According to Pryor this is down to the way the industry is structured. “People build rigs and iron roughnecks and different companies buy different components,” he says. “There are a few companies that are big enough to look at the problem as a whole but a lot of the innovation is set across a diverse number of organisations around the globe.”
As the industry pulls out of the worst downturn in a generation, the space for offshore drilling investments also remains limited. “With the equipment suppliers we’ve seen a lot of R&D capital spent on automation, probably in the 5% of revenue range,” says West. “But I think the offshore drilling contractors are pretty capital-starved.

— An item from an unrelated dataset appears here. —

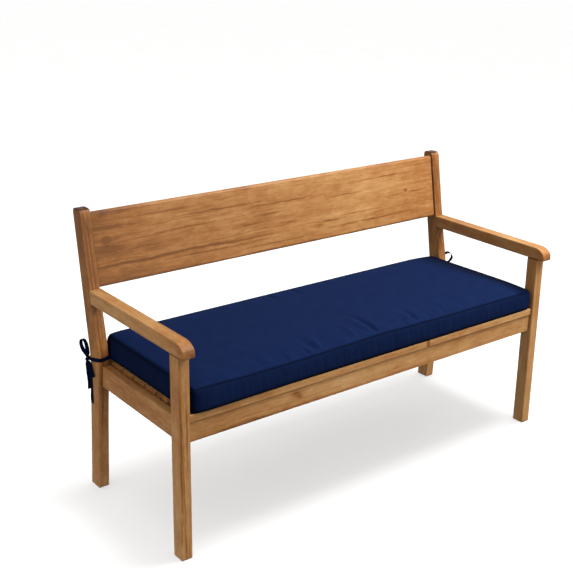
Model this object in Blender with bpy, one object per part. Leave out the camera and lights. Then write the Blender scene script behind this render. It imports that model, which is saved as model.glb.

They are just trying to find work right now.”
Space for investment could change over time, however. “I think once we get to a recovery and they start to generate cash again, we should start to see CAPEX budgets raised in order to further the automation drive,” West says.
Nor do companies need to invest in totally new rigs to embrace elements of automation.
“One of the debates we see is whether you should put automation on existing rigs or simply automate rigs [from scratch],” Pryor says. “Ideally you would do the latter but the turn-over of rigs is so slow that the former might be the more feasible way of actually getting things automated.”
New technologies are on the horizon
Perhaps most importantly, Pryor notes a change in attitude among the industry over the past few years. “When we first took our ideas to companies the early feedback we got was ‘why would we fully automate – we don’t even trust the data that our sensors are giving us’. The companies are now saying the data we are getting from our sensors is something we can trust and use to make decisions possibly without a driller in the loop.”
This increasing appetite means new developments are on the horizon, Pryor adds. “We’re seeing supervisor control for tripping that allows for the integration of the pipe handling systems and iron roughnecks in a way that humans don’t need to be in the loop at all,” he says. “We’re also looking at actual robotics on rigs: mobile manipulators that handle fire suppression equipment, that can turn valves related to managed pressure drilling and can turn on switches for high-voltage power.”
For the time being, the offshore industry will likely lag behind its onshore counterparts. “On an onshore rig we have drilled wells from remote locations that were fully automated with very few people at the actual rig sites,” says West. “Because of the challenges and concerns about safety offshore it is a little bit behind.” But as short-term and long-term market conditions evolve, this is likely to change. After all, as West says, “most of the jobs that are on a rig can be fully automated”.